= TASK PROMPT =
Among the lines of data below, reproduce only those from the one with "The Blender code" through the one with "return on_floor(c *", exactly as they stand, both ends included.

>> Begin

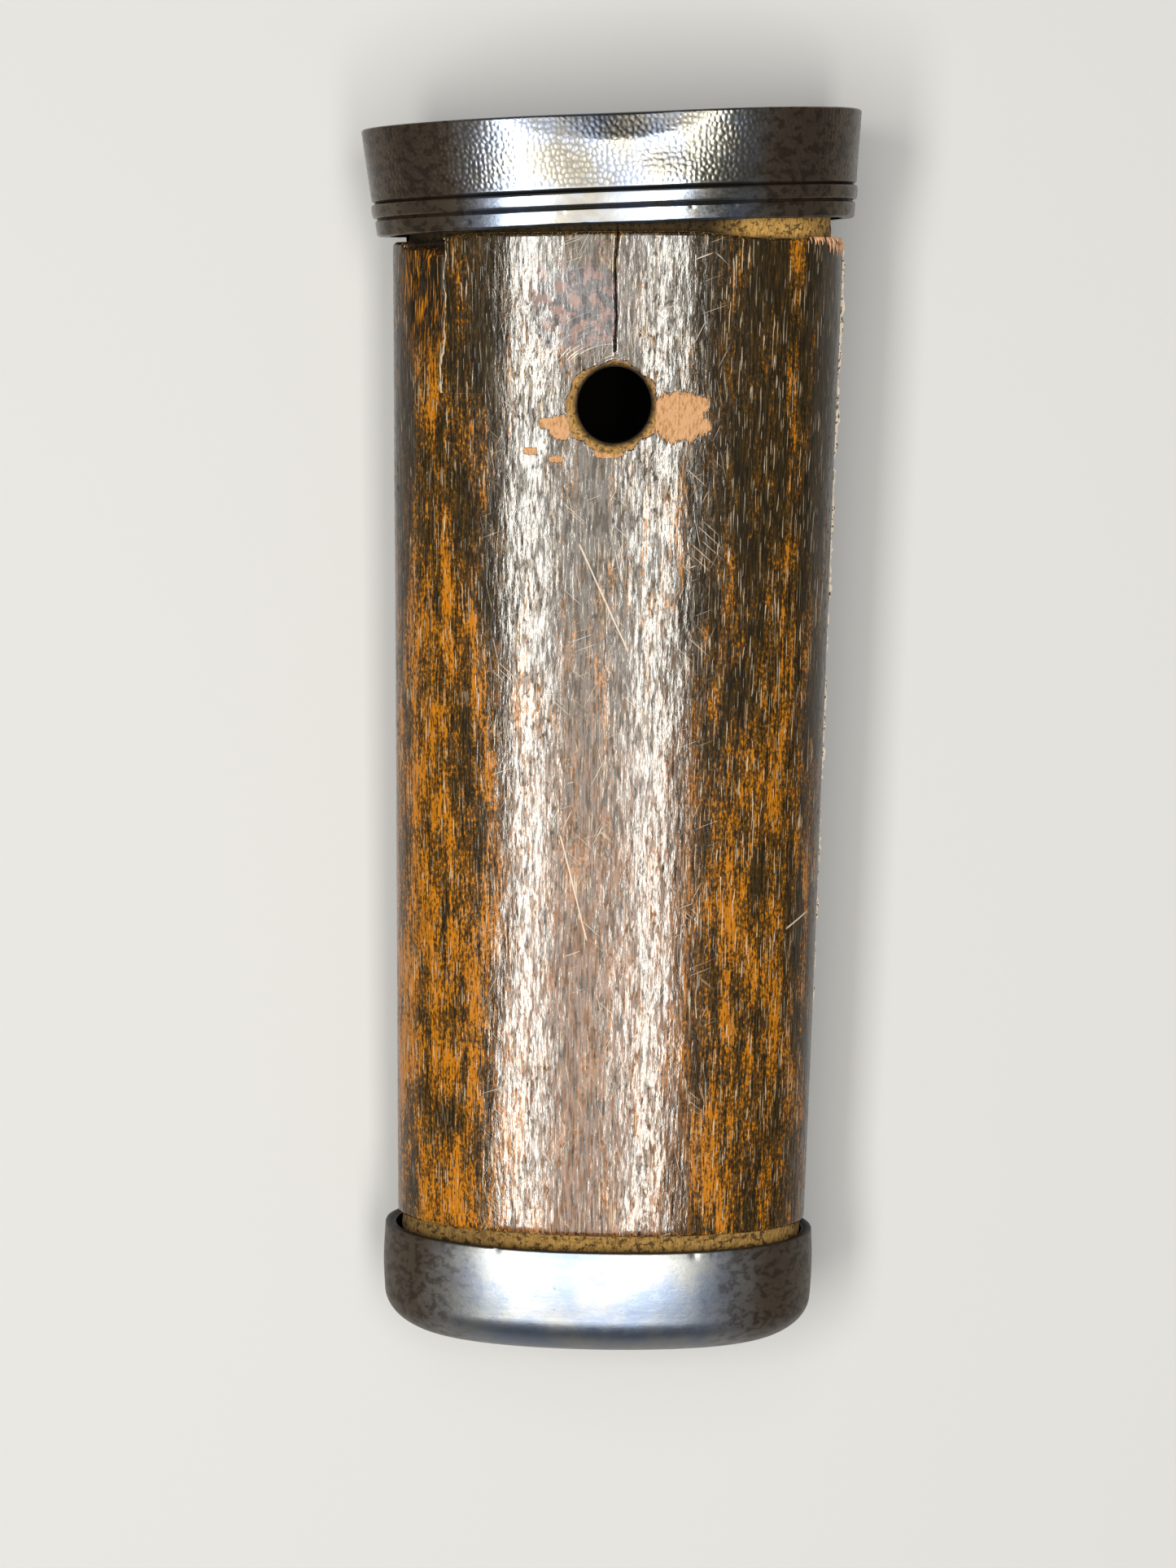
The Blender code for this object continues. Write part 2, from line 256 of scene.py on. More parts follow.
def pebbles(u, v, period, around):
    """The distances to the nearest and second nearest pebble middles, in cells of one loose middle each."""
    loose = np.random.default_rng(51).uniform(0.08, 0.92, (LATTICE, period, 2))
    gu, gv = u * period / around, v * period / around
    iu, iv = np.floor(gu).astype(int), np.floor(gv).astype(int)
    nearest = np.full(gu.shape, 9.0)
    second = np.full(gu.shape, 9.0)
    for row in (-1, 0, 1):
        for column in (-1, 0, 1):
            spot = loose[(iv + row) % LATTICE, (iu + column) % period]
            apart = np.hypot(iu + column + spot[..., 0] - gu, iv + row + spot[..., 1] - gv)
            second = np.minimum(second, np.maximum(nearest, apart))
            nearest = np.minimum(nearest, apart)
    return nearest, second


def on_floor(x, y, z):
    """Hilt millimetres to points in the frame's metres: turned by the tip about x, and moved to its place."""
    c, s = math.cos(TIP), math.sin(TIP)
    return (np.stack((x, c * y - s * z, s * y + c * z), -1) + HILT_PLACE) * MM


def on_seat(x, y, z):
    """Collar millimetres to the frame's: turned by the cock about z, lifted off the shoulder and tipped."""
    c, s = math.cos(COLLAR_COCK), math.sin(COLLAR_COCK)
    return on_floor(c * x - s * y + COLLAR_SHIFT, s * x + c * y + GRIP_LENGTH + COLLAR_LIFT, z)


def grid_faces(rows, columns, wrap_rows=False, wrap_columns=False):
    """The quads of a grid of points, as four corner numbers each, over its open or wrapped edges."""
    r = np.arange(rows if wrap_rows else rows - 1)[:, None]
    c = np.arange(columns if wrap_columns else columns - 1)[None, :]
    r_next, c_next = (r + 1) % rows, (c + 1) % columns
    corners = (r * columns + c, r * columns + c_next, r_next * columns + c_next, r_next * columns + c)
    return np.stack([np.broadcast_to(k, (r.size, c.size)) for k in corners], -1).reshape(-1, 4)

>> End
>> Begin

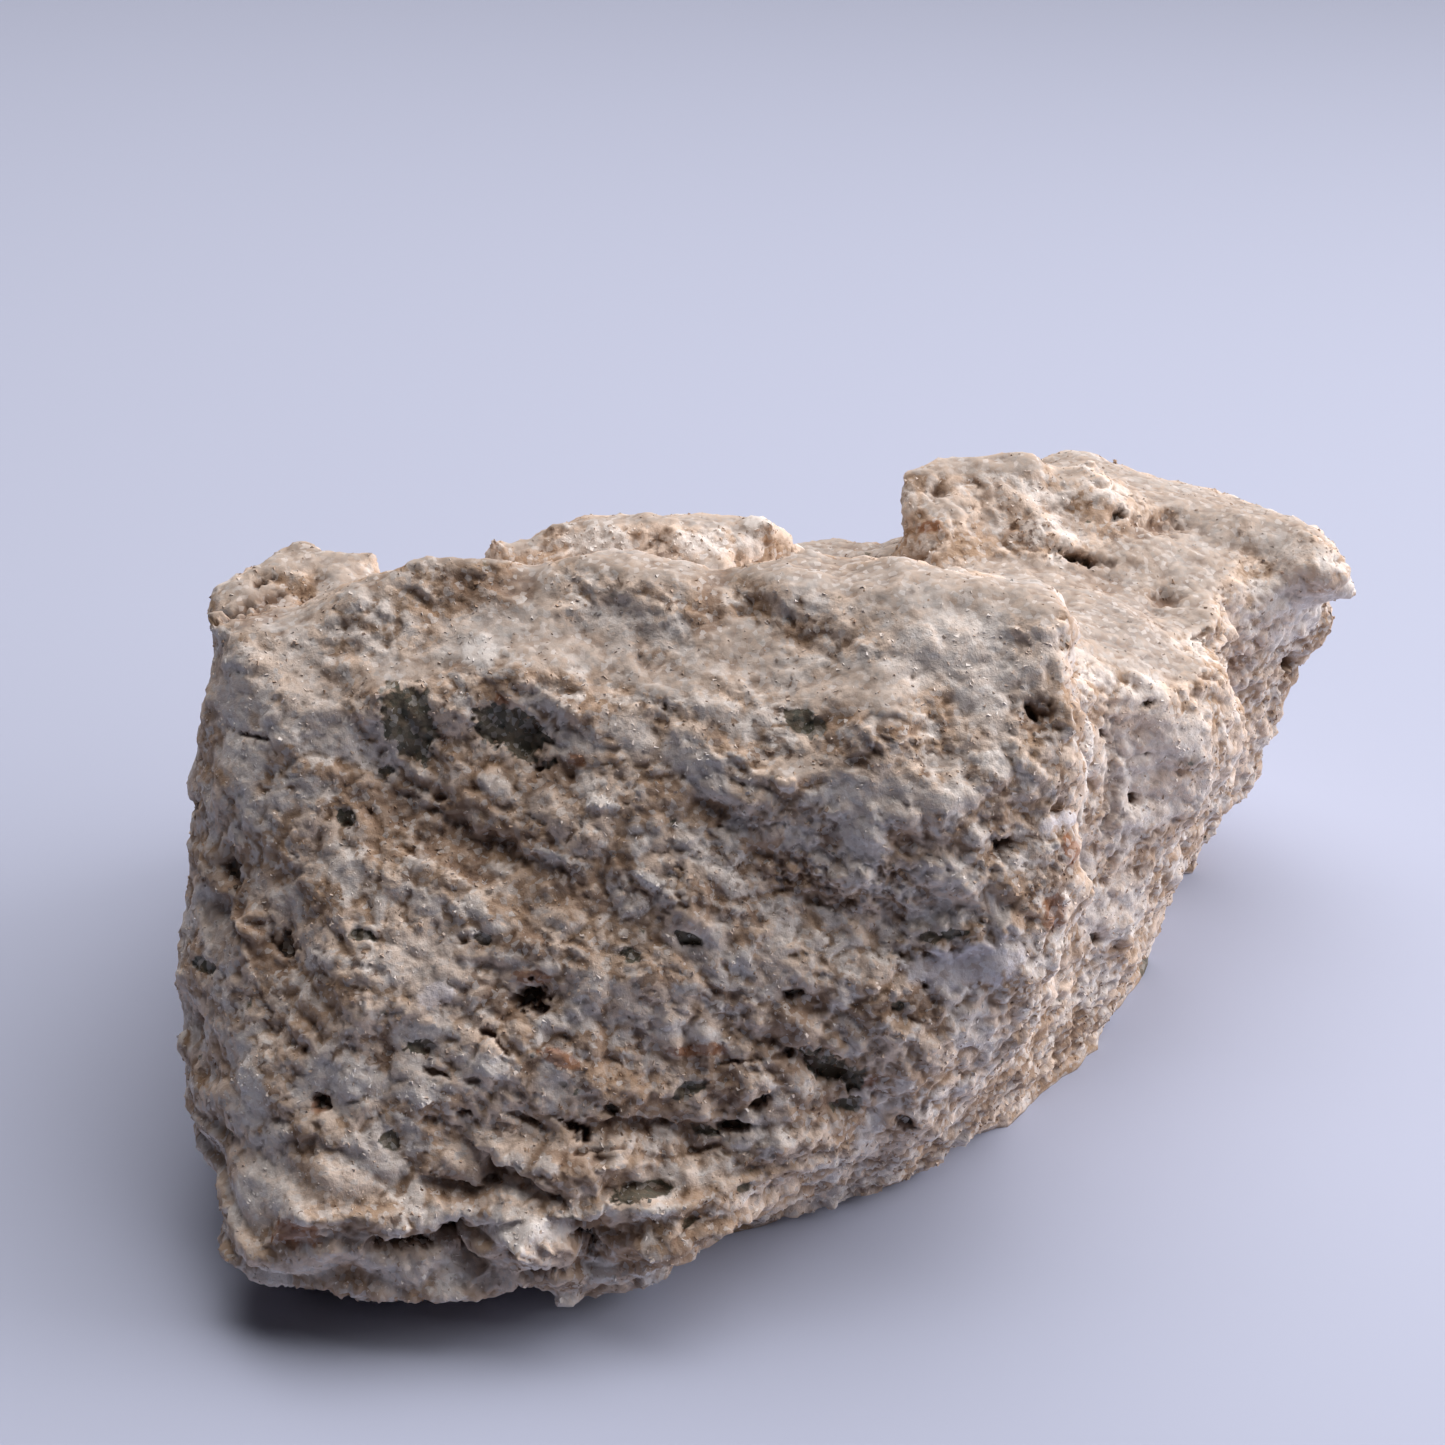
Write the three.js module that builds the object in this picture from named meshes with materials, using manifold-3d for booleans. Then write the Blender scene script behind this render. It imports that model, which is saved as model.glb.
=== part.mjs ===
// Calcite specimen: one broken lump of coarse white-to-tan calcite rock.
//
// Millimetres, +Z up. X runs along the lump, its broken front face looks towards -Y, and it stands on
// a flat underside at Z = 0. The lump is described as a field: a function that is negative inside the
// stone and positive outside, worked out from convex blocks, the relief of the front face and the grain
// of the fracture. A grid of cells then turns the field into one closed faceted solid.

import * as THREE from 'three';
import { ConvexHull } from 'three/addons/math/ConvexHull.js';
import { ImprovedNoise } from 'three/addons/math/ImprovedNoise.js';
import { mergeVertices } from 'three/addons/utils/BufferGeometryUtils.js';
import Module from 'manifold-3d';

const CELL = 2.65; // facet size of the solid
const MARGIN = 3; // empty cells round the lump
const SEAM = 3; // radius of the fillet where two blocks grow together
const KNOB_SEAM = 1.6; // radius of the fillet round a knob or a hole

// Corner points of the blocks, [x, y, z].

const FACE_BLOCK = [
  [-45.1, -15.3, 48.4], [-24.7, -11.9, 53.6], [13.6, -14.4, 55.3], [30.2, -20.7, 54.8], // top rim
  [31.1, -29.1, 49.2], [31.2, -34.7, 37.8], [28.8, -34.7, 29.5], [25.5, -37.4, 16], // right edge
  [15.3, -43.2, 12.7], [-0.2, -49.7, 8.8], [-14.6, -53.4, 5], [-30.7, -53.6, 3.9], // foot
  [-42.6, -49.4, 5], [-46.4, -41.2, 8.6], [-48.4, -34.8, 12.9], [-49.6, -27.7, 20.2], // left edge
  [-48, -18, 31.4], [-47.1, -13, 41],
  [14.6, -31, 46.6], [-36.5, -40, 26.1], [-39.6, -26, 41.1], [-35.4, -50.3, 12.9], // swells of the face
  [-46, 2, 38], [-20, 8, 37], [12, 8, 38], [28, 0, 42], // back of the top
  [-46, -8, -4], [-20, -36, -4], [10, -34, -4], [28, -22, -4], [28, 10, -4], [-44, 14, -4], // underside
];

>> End

= RESPONSE FOR THIS EXERCISE =
The Blender code for this object continues. Write part 2, from line 256 of scene.py on. More parts follow.
def pebbles(u, v, period, around):
    """The distances to the nearest and second nearest pebble middles, in cells of one loose middle each."""
    loose = np.random.default_rng(51).uniform(0.08, 0.92, (LATTICE, period, 2))
    gu, gv = u * period / around, v * period / around
    iu, iv = np.floor(gu).astype(int), np.floor(gv).astype(int)
    nearest = np.full(gu.shape, 9.0)
    second = np.full(gu.shape, 9.0)
    for row in (-1, 0, 1):
        for column in (-1, 0, 1):
            spot = loose[(iv + row) % LATTICE, (iu + column) % period]
            apart = np.hypot(iu + column + spot[..., 0] - gu, iv + row + spot[..., 1] - gv)
            second = np.minimum(second, np.maximum(nearest, apart))
            nearest = np.minimum(nearest, apart)
    return nearest, second


def on_floor(x, y, z):
    """Hilt millimetres to points in the frame's metres: turned by the tip about x, and moved to its place."""
    c, s = math.cos(TIP), math.sin(TIP)
    return (np.stack((x, c * y - s * z, s * y + c * z), -1) + HILT_PLACE) * MM


def on_seat(x, y, z):
    """Collar millimetres to the frame's: turned by the cock about z, lifted off the shoulder and tipped."""
    c, s = math.cos(COLLAR_COCK), math.sin(COLLAR_COCK)
    return on_floor(c * x - s * y + COLLAR_SHIFT, s * x + c * y + GRIP_LENGTH + COLLAR_LIFT, z)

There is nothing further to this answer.